Söz sanatları, edebiyat ve dilde kullanılan, ifadeyi zenginleştirmek, etkileyiciliği artırmak ve farklı anlam katmanları oluşturmak amacıyla başvurulan sanatsal tekniklerdir. Bu sanatlar, kelimelerin ve cümlelerin alışılmışın dışında, mecazi veya sembolik anlamlarda kullanılmasıyla ortaya çıkar.
İfadeyi Zenginleştirmek: Söz sanatları, anlatıma derinlik ve çeşitlilik katarak metnin daha ilgi çekici hale gelmesini sağlar.
Etkileyiciliği Artırmak: Duyguları ve düşünceleri daha çarpıcı bir şekilde ifade ederek okuyucu veya dinleyici üzerinde güçlü bir etki bırakır.
Anlam Katmanları Oluşturmak: Kelimelerin ve cümlelerin farklı anlamlarda kullanılmasıyla metne çok katmanlı bir yapı kazandırır.
Hayal Gücünü Harekete Geçirmek: Okuyucunun veya dinleyicinin hayal dünyasında canlı imgeler oluşturarak metnin daha iyi anlaşılmasını ve hatırlanmasını sağlar.
Söz sanatları, farklı kriterlere göre çeşitli kategorilere ayrılabilir. En yaygın sınıflandırmalardan biri, anlamlarına ve kullanımlarına göre yapılan ayrımdır. Bu ayrıma göre söz sanatları şu şekilde gruplandırılabilir:
Teşbih (Benzetme): İki farklı varlık veya kavram arasında ortak bir özellik üzerinden kurulan benzerlik ilişkisidir.
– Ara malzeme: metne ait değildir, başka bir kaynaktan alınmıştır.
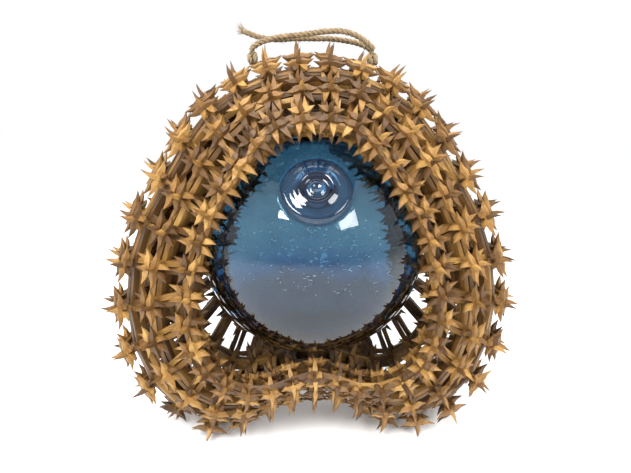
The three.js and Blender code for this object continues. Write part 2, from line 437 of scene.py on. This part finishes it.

Örnek: "Aslan gibi güçlü bir adamdı."
İstiare (Eğretileme): Teşbihte kullanılan unsurlardan sadece birinin kullanılmasıyla yapılan benzetmedir.
Örnek: "Gözlerindeki yangın beni kül etti."
Mecaz-ı Mürsel (Ad Aktarması): Bir varlık veya kavramın, onunla ilgili başka bir varlık veya kavramın adıyla ifade edilmesidir.
Örnek: "Sobayı yak da ısın." (Soba yerine odanın kastedilmesi)
Kinaye: Bir sözün hem gerçek hem de mecaz anlamını düşündürecek şekilde kullanılmasıdır.
Örnek: "Ateş pahası." (Hem gerçek anlamda ateşin pahalı olması, hem de mecaz anlamda her şeyin çok pahalı olması)
Teşhis (Kişileştirme): İnsan dışındaki varlıklara insana özgü nitelikler verilmesidir.
Örnek: "Ağaçlar hüzünle yapraklarını döküyor."
İntak (Konuşturma): İnsan dışındaki varlıkların konuşturulmasıdır.
Örnek: "Kedi miyavlayarak derdini anlattı."
Tevriye: Birden fazla anlamı olan bir sözün, uzak anlamının kastedilerek kullanılmasıdır.
Örnek: "Bu kadar letafet çünkü sende var / Beyaz gerdanında bir de ben gerek." (Ben sözcüğünün hem kişi zamiri, hem de vücuttaki siyah nokta anlamı)
Tariz (İğneleme): Söylenenin tam tersinin kastedilerek yapılan eleştiridir.
Örnek: "Ne kadar da çalışkansın, bütün gün yatıyorsun!"
Mübalağa (Abartma): Bir durumun veya olayın olduğundan daha büyük veya daha küçük gösterilmesidir.
Örnek: "Dünya kadar ödevim var."
Tecahül-i Arif (Bilmezden Gelme): Bilinen bir şeyin bilinmiyormuş gibi yapılmasıdır.
Örnek: "Şakaklarıma kar mı yağdı ne var / Benim mi Allah'ım bu çizgili yüz?"
Cinas: Yazılışları aynı, anlamları farklı kelimelerin kullanılmasıdır.
Örnek: "Gülme komşuna, gelir başına."
Tezat (Karşıtlık): Birbirine zıt kavram veya durumların bir arada kullanılmasıdır.
Örnek: "Ağlarım gülerim, derdimi söylerim."
Tekrir (Yineleme): Bir kelimenin veya kelime grubunun tekrarlanmasıdır.
Örnek: "Akşam, yine akşam, yine akşam."
Söz sanatları, edebiyatın yanı sıra günlük konuşma dilinde, reklamcılıkta ve diğer iletişim alanlarında da sıkça kullanılır. Bu sanatların doğru kullanımı, ifadeyi güçlendirir ve anlatıma zenginlik katar.